─── COLLECTED DATA ───

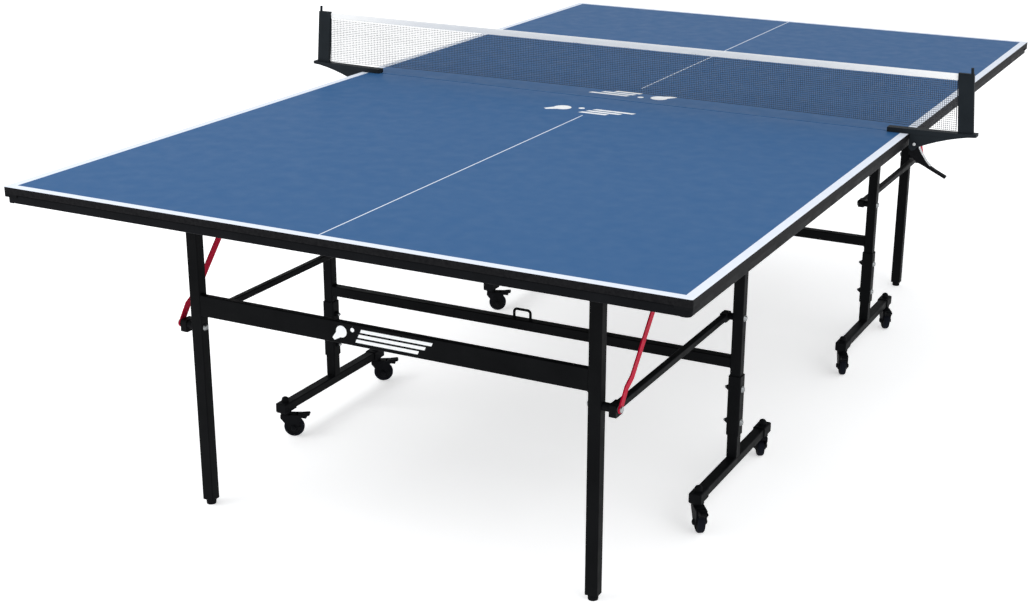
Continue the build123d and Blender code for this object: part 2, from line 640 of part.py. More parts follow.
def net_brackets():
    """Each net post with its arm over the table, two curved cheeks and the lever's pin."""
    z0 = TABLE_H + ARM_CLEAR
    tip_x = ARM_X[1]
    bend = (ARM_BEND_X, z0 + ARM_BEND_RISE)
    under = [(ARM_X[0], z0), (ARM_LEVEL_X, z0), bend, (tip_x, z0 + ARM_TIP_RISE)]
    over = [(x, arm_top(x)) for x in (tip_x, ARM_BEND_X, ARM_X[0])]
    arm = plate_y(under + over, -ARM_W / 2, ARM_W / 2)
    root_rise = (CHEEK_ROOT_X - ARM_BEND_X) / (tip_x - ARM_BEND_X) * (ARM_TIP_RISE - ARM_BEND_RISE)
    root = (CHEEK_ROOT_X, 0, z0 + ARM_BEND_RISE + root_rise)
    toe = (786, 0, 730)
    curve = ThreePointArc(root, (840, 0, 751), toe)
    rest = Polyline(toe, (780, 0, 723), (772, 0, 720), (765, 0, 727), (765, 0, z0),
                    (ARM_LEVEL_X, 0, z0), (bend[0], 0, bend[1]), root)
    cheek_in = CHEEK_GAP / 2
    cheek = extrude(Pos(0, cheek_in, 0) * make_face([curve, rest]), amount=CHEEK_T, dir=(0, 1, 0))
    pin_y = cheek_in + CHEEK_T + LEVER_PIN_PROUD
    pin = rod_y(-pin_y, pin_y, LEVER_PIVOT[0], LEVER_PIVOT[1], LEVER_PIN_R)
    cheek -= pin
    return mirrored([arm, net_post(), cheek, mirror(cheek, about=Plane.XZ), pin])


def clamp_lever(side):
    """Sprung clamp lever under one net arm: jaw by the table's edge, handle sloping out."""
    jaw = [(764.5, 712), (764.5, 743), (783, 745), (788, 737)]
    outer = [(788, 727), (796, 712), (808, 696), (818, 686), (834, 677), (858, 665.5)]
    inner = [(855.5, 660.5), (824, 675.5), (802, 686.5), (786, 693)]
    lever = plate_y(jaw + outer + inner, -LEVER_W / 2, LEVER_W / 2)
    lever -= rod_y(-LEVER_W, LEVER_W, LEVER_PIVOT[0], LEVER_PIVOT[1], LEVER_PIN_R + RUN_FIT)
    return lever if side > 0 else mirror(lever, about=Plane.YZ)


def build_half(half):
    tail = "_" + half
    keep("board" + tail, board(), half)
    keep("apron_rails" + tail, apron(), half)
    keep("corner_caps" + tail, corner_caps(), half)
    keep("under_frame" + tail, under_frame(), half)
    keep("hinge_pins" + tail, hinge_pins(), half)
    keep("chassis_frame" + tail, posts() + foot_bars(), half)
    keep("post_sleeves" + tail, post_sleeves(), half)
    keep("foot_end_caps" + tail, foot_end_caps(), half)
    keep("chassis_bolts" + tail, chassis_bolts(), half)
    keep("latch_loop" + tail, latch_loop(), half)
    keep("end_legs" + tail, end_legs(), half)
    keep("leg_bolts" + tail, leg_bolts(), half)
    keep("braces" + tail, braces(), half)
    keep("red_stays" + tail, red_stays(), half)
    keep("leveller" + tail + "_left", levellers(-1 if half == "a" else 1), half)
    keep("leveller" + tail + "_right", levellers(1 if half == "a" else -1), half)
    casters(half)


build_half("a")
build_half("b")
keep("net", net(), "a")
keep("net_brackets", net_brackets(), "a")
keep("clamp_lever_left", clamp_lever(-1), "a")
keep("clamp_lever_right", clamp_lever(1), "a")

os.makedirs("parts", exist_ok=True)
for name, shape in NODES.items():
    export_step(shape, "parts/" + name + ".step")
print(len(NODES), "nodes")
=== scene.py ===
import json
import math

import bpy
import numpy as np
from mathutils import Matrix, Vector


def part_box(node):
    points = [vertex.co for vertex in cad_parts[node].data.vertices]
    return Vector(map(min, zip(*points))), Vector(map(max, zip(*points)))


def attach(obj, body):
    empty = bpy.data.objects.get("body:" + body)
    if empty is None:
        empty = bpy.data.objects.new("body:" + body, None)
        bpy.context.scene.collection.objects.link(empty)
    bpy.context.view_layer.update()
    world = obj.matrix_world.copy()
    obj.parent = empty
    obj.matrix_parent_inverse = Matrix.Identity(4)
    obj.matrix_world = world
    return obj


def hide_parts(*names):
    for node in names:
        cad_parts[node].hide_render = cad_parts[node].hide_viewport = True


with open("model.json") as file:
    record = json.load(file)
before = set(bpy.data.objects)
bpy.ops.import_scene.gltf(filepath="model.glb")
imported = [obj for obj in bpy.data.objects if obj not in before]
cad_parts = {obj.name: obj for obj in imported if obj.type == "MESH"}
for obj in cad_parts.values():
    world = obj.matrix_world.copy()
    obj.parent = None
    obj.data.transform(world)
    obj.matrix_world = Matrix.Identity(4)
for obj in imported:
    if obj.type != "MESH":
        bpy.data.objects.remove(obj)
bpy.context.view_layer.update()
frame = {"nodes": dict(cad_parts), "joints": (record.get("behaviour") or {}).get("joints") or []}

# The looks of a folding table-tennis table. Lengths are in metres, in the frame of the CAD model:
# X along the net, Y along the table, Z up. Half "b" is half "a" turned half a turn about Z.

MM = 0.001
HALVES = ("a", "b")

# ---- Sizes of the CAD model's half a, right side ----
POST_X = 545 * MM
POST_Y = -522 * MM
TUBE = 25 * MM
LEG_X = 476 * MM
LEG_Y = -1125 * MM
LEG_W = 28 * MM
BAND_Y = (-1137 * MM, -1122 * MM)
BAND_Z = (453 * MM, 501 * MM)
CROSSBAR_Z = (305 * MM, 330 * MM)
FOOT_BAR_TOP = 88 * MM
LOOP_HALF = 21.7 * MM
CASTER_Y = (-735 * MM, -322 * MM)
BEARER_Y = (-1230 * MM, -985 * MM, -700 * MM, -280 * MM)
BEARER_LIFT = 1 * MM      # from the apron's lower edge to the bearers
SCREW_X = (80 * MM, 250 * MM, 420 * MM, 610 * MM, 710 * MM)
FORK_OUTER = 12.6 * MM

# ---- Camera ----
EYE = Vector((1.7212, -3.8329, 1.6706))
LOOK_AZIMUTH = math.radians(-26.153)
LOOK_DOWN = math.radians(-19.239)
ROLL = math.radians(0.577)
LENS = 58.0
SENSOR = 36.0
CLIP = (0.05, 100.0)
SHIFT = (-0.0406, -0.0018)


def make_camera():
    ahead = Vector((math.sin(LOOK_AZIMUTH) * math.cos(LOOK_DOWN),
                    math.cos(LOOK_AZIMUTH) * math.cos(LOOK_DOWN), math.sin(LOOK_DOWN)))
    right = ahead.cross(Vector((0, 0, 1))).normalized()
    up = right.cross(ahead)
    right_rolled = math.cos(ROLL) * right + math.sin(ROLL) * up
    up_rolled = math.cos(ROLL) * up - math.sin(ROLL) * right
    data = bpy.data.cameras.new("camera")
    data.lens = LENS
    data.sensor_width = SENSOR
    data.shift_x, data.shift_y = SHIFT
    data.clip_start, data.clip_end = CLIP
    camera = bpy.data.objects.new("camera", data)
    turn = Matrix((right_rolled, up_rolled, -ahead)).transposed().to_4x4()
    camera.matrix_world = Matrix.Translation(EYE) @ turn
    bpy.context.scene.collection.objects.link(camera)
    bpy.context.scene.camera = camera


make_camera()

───

STATED TASK: All lines above from the one containing "else -1), half)" to the one containing "bpy.data.objects.remove(obj)" must be repeated exactly, both lines included, and no others.

CORRECT OUTPUT:
    keep("leveller" + tail + "_right", levellers(1 if half == "a" else -1), half)
    casters(half)


build_half("a")
build_half("b")
keep("net", net(), "a")
keep("net_brackets", net_brackets(), "a")
keep("clamp_lever_left", clamp_lever(-1), "a")
keep("clamp_lever_right", clamp_lever(1), "a")

os.makedirs("parts", exist_ok=True)
for name, shape in NODES.items():
    export_step(shape, "parts/" + name + ".step")
print(len(NODES), "nodes")
=== scene.py ===
import json
import math

import bpy
import numpy as np
from mathutils import Matrix, Vector


def part_box(node):
    points = [vertex.co for vertex in cad_parts[node].data.vertices]
    return Vector(map(min, zip(*points))), Vector(map(max, zip(*points)))


def attach(obj, body):
    empty = bpy.data.objects.get("body:" + body)
    if empty is None:
        empty = bpy.data.objects.new("body:" + body, None)
        bpy.context.scene.collection.objects.link(empty)
    bpy.context.view_layer.update()
    world = obj.matrix_world.copy()
    obj.parent = empty
    obj.matrix_parent_inverse = Matrix.Identity(4)
    obj.matrix_world = world
    return obj


def hide_parts(*names):
    for node in names:
        cad_parts[node].hide_render = cad_parts[node].hide_viewport = True


with open("model.json") as file:
    record = json.load(file)
before = set(bpy.data.objects)
bpy.ops.import_scene.gltf(filepath="model.glb")
imported = [obj for obj in bpy.data.objects if obj not in before]
cad_parts = {obj.name: obj for obj in imported if obj.type == "MESH"}
for obj in cad_parts.values():
    world = obj.matrix_world.copy()
    obj.parent = None
    obj.data.transform(world)
    obj.matrix_world = Matrix.Identity(4)
for obj in imported:
    if obj.type != "MESH":
        bpy.data.objects.remove(obj)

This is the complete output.